Concerns over potential for abuse by ‘unscrupulous applicants’
20 September 2017
Solicitors will be invited to join the courts service’s private beta testing stage for online probate from this autumn, Solicitors Journal can reveal.
The online probate application form entered into private beta testing on 15 June for personal applicants in simple cases.
“The project is still on target to launch into public beta for personal applicants from the beginning of 2018 and as soon as this is launched anybody will be able to access the form,” a member of the project team told the journal.
The private beta stage was opened to personal applicants on 30 August. In an earlier blog post, Paul Downer, the service manager responsible for the project, said the private beta phase for personal applicants would run for six months to December 2017.

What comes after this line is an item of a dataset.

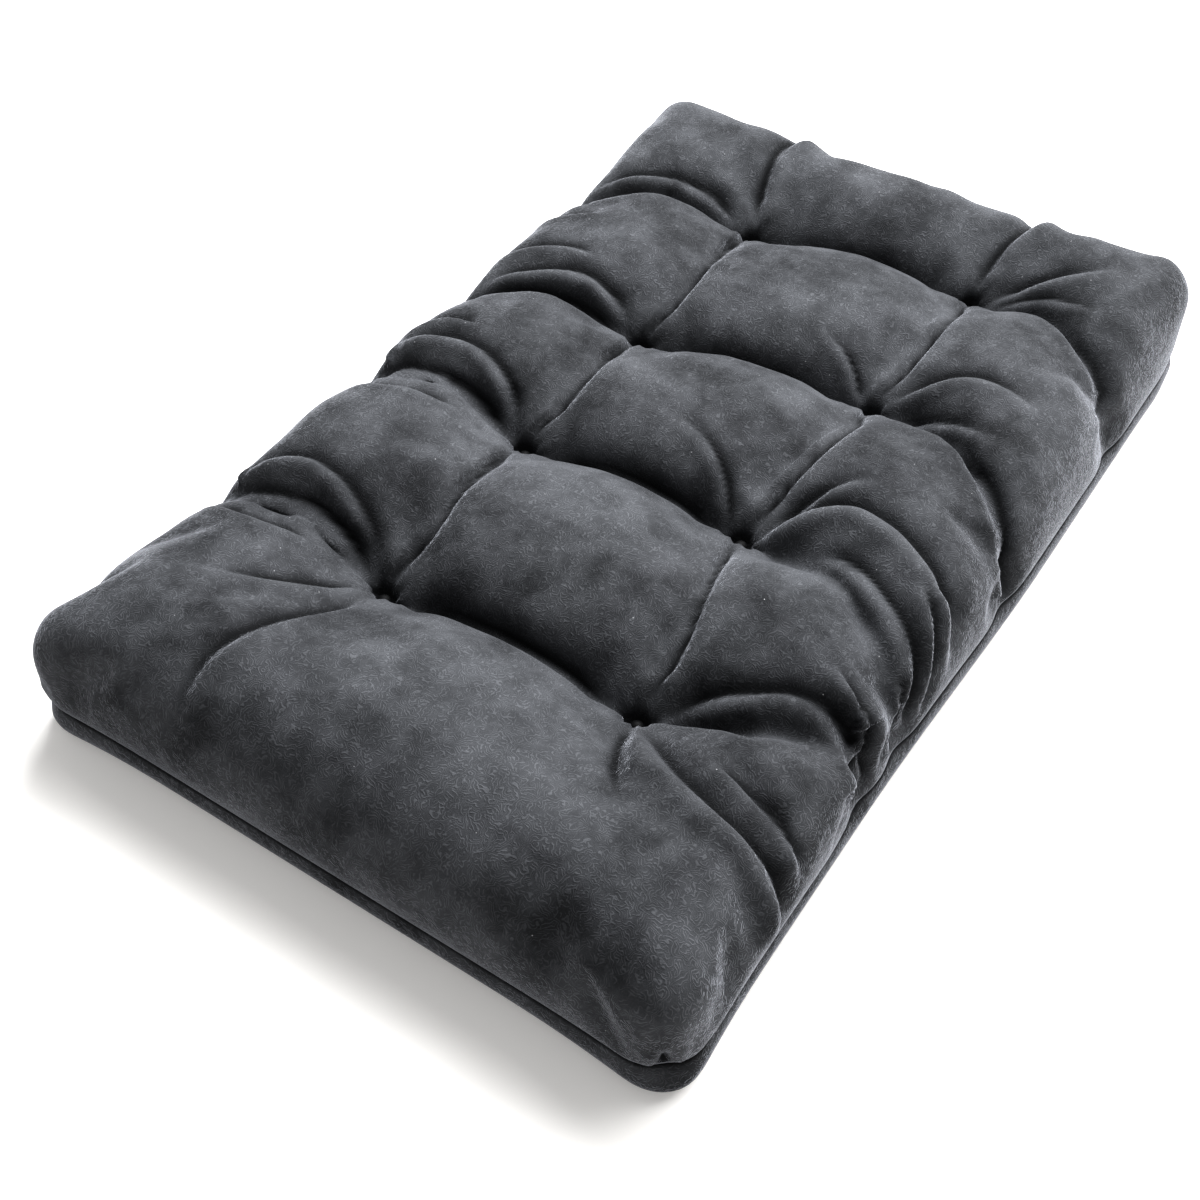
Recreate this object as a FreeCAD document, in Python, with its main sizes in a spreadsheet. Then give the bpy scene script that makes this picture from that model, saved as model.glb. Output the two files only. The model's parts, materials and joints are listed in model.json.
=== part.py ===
"""Tufted futon mattress, lying flat on its underside.

A darted top panel and a darted bottom panel are sewn together low on the side and hold a firm felt core
between four loose fibre batts. Eight twine loops run through the filling from a shanked button on top to
one underneath and draw deep pits into both faces.

Row frame: X across, Y along towards the head end, Z up, origin at the middle of the underside.
Millimetres throughout. Every driving size is a cell of the sheet "Sizes".
"""
import FreeCAD, Part
import math
import os
import Sketcher

Vector = FreeCAD.Vector
Rotation = FreeCAD.Rotation
doc = FreeCAD.newDocument("futon_mattress")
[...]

The change involves an amendment to the existing PA1 probate application form and at present the service can only be used where only one executor applies. In addition, the original will must be available and not have been supplemented by a codicil.
The deceased must also have had their permanent home in England and Wales or intended to return to England and Wales to live permanently.
Not all applicants who meet the criteria, however, are allowed onto the beta testing. Those interested in taking part are instructed to contact HMRC, who will consider whether to direct them online based on whether they meet the criteria and whether the weekly user quota has been met.
Asked whether Solicitors Journal could be provided with a link to the online form, the HMCTS team replied: “The number of people recruited to use the service was restricted in order to manage the number of applications being received online.
“Applicants continue to be recruited via the HMRC helpline; however, the project continues to manage the number of people recruited. Only those applicants who meet the necessary recruitment criteria and are recruited via the helpline are sent the link to the form.”
The weekly cap, they said, was “to ensure we can monitor the applications effectively” and it was “a variable internal target that changes from week to week”.
The online application form includes a new digital statement of truth which removes the need for swearing an oath in person. Applicants are also able to pay the probate fee online, and a ‘save and return’ function allows users to start an application and complete it at a later stage.
As per current rules, applicants need to provide the original will and two photocopies, the death certificate, associated inheritance tax forms and figures, and any other supporting documents relevant to the case such as a renunciation form.
Future plans include making the service available in more complex cases involving multiple executors and intestacy cases.
Already, however, lawyers are warning that the new service could open the door to fraudsters.
Esther Woodhouse, probate lawyer at Roythornes, said while the move would provide welcome enhancement to procedure, “I am concerned the system could be abused by unscrupulous applicants if there are no effective safeguards in place to protect vulnerable people and their assets.”
Woodhouse said robust measures would need to be put in place to ensure applications were only being made by those with the authority to do so. “This is very important particularly if an oath is no longer required to be sworn in person by either a solicitor and/or commissioner for oaths,” she warned.
She also pointed out that the expected reduction in administration costs was at odds with the proposed rise in probate court fees. Although officially dropped in April, there are fears that the proposals could resurface as part of the range of measures to make the courts system pay for itself.
“It does not correlate with the proposed hike in probate court fees, which if imposed will cause financial burden to many bereaved families,” Woodhouse commented. “I would have thought the new online system would lead to a reduction in probate court fees, and would urge the government to reconsider its proposal to put these costs up.”